**WHAT YOU WILL DO:**
Present the data once more in exactly its original form.
— start of DATA PROVIDED —
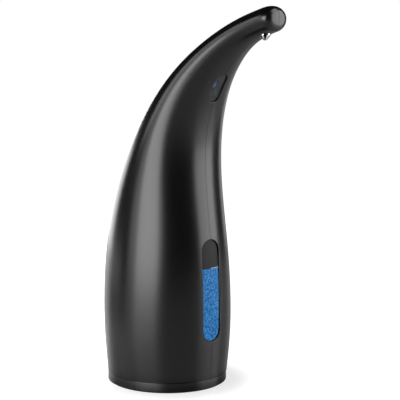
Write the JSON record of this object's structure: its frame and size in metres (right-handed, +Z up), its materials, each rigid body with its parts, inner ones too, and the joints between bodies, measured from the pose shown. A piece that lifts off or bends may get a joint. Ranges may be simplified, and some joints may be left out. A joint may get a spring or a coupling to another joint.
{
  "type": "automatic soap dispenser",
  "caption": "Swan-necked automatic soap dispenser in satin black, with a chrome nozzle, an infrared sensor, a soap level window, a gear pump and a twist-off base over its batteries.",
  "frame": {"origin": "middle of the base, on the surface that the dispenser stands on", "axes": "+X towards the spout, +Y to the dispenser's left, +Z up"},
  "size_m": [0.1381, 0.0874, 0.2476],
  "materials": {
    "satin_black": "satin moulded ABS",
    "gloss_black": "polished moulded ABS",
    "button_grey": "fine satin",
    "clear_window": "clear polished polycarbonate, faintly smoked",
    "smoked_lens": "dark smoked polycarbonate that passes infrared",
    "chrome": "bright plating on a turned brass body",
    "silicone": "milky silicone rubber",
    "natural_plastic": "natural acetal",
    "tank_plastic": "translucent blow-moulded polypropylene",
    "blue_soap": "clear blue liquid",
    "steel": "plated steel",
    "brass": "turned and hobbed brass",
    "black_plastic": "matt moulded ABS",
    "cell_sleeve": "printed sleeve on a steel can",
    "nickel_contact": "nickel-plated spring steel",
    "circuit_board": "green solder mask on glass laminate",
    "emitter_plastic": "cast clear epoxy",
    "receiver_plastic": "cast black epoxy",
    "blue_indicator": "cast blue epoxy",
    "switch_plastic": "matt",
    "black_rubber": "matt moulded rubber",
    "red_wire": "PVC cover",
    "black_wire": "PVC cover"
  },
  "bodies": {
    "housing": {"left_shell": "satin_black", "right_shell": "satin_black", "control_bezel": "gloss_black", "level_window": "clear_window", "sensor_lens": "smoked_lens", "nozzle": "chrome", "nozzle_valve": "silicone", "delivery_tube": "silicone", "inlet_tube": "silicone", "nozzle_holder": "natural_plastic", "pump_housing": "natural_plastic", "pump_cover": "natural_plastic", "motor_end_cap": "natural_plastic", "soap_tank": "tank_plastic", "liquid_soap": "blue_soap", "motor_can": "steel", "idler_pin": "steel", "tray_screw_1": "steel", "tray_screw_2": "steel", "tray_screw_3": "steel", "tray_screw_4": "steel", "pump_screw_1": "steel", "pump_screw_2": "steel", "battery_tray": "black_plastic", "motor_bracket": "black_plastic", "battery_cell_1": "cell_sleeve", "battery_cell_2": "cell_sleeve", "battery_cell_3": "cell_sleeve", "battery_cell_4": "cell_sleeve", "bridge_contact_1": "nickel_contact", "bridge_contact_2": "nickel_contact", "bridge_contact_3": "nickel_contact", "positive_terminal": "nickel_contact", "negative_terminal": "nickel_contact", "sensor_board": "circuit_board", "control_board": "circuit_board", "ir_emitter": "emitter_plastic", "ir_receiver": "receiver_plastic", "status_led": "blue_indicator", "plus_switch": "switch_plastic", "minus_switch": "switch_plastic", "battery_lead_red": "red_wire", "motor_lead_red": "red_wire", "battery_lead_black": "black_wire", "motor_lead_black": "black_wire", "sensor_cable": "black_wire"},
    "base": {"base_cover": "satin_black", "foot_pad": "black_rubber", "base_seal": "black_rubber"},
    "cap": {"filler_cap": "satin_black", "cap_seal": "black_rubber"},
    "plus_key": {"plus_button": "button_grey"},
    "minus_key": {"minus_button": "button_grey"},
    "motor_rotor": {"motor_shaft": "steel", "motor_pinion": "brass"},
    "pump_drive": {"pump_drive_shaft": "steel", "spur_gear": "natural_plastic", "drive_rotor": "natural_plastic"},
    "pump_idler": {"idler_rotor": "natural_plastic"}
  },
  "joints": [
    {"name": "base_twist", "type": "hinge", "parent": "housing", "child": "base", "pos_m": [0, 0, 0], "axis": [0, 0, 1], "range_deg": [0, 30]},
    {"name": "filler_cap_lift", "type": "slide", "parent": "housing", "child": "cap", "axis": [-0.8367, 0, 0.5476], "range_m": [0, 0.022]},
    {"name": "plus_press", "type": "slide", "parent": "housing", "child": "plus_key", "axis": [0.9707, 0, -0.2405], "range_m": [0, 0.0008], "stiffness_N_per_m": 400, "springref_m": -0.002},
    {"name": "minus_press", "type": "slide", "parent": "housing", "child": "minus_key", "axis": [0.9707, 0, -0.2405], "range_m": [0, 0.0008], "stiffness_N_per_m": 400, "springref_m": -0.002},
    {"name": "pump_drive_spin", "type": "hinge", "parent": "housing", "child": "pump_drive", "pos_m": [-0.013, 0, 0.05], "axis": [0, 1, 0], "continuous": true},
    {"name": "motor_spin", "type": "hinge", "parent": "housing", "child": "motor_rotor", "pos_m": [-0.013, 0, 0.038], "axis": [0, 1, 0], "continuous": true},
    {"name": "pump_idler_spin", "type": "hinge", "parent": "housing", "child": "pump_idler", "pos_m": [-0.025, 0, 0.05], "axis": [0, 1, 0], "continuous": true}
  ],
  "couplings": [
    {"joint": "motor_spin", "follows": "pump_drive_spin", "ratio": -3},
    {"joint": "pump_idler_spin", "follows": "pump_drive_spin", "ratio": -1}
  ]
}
— end of DATA PROVIDED —
**THE REPLY:**
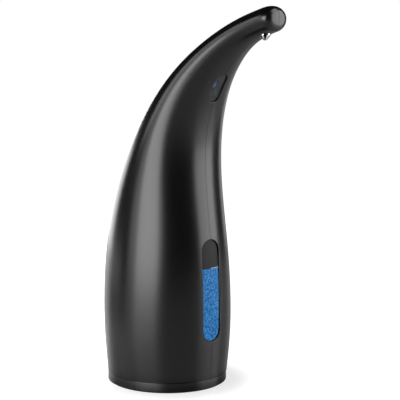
Write the JSON record of this object's structure: its frame and size in metres (right-handed, +Z up), its materials, each rigid body with its parts, inner ones too, and the joints between bodies, measured from the pose shown. A piece that lifts off or bends may get a joint. Ranges may be simplified, and some joints may be left out. A joint may get a spring or a coupling to another joint.
{
  "type": "automatic soap dispenser",
  "caption": "Swan-necked automatic soap dispenser in satin black, with a chrome nozzle, an infrared sensor, a soap level window, a gear pump and a twist-off base over its batteries.",
  "frame": {"origin": "middle of the base, on the surface that the dispenser stands on", "axes": "+X towards the spout, +Y to the dispenser's left, +Z up"},
  "size_m": [0.1381, 0.0874, 0.2476],
  "materials": {
    "satin_black": "satin moulded ABS",
    "gloss_black": "polished moulded ABS",
    "button_grey": "fine satin",
    "clear_window": "clear polished polycarbonate, faintly smoked",
    "smoked_lens": "dark smoked polycarbonate that passes infrared",
    "chrome": "bright plating on a turned brass body",
    "silicone": "milky silicone rubber",
    "natural_plastic": "natural acetal",
    "tank_plastic": "translucent blow-moulded polypropylene",
    "blue_soap": "clear blue liquid",
    "steel": "plated steel",
    "brass": "turned and hobbed brass",
    "black_plastic": "matt moulded ABS",
    "cell_sleeve": "printed sleeve on a steel can",
    "nickel_contact": "nickel-plated spring steel",
    "circuit_board": "green solder mask on glass laminate",
    "emitter_plastic": "cast clear epoxy",
    "receiver_plastic": "cast black epoxy",
    "blue_indicator": "cast blue epoxy",
    "switch_plastic": "matt",
    "black_rubber": "matt moulded rubber",
    "red_wire": "PVC cover",
    "black_wire": "PVC cover"
  },
  "bodies": {
    "housing": {"left_shell": "satin_black", "right_shell": "satin_black", "control_bezel": "gloss_black", "level_window": "clear_window", "sensor_lens": "smoked_lens", "nozzle": "chrome", "nozzle_valve": "silicone", "delivery_tube": "silicone", "inlet_tube": "silicone", "nozzle_holder": "natural_plastic", "pump_housing": "natural_plastic", "pump_cover": "natural_plastic", "motor_end_cap": "natural_plastic", "soap_tank": "tank_plastic", "liquid_soap": "blue_soap", "motor_can": "steel", "idler_pin": "steel", "tray_screw_1": "steel", "tray_screw_2": "steel", "tray_screw_3": "steel", "tray_screw_4": "steel", "pump_screw_1": "steel", "pump_screw_2": "steel", "battery_tray": "black_plastic", "motor_bracket": "black_plastic", "battery_cell_1": "cell_sleeve", "battery_cell_2": "cell_sleeve", "battery_cell_3": "cell_sleeve", "battery_cell_4": "cell_sleeve", "bridge_contact_1": "nickel_contact", "bridge_contact_2": "nickel_contact", "bridge_contact_3": "nickel_contact", "positive_terminal": "nickel_contact", "negative_terminal": "nickel_contact", "sensor_board": "circuit_board", "control_board": "circuit_board", "ir_emitter": "emitter_plastic", "ir_receiver": "receiver_plastic", "status_led": "blue_indicator", "plus_switch": "switch_plastic", "minus_switch": "switch_plastic", "battery_lead_red": "red_wire", "motor_lead_red": "red_wire", "battery_lead_black": "black_wire", "motor_lead_black": "black_wire", "sensor_cable": "black_wire"},
    "base": {"base_cover": "satin_black", "foot_pad": "black_rubber", "base_seal": "black_rubber"},
    "cap": {"filler_cap": "satin_black", "cap_seal": "black_rubber"},
    "plus_key": {"plus_button": "button_grey"},
    "minus_key": {"minus_button": "button_grey"},
    "motor_rotor": {"motor_shaft": "steel", "motor_pinion": "brass"},
    "pump_drive": {"pump_drive_shaft": "steel", "spur_gear": "natural_plastic", "drive_rotor": "natural_plastic"},
    "pump_idler": {"idler_rotor": "natural_plastic"}
  },
  "joints": [
    {"name": "base_twist", "type": "hinge", "parent": "housing", "child": "base", "pos_m": [0, 0, 0], "axis": [0, 0, 1], "range_deg": [0, 30]},
    {"name": "filler_cap_lift", "type": "slide", "parent": "housing", "child": "cap", "axis": [-0.8367, 0, 0.5476], "range_m": [0, 0.022]},
    {"name": "plus_press", "type": "slide", "parent": "housing", "child": "plus_key", "axis": [0.9707, 0, -0.2405], "range_m": [0, 0.0008], "stiffness_N_per_m": 400, "springref_m": -0.002},
    {"name": "minus_press", "type": "slide", "parent": "housing", "child": "minus_key", "axis": [0.9707, 0, -0.2405], "range_m": [0, 0.0008], "stiffness_N_per_m": 400, "springref_m": -0.002},
    {"name": "pump_drive_spin", "type": "hinge", "parent": "housing", "child": "pump_drive", "pos_m": [-0.013, 0, 0.05], "axis": [0, 1, 0], "continuous": true},
    {"name": "motor_spin", "type": "hinge", "parent": "housing", "child": "motor_rotor", "pos_m": [-0.013, 0, 0.038], "axis": [0, 1, 0], "continuous": true},
    {"name": "pump_idler_spin", "type": "hinge", "parent": "housing", "child": "pump_idler", "pos_m": [-0.025, 0, 0.05], "axis": [0, 1, 0], "continuous": true}
  ],
  "couplings": [
    {"joint": "motor_spin", "follows": "pump_drive_spin", "ratio": -3},
    {"joint": "pump_idler_spin", "follows": "pump_drive_spin", "ratio": -1}
  ]
}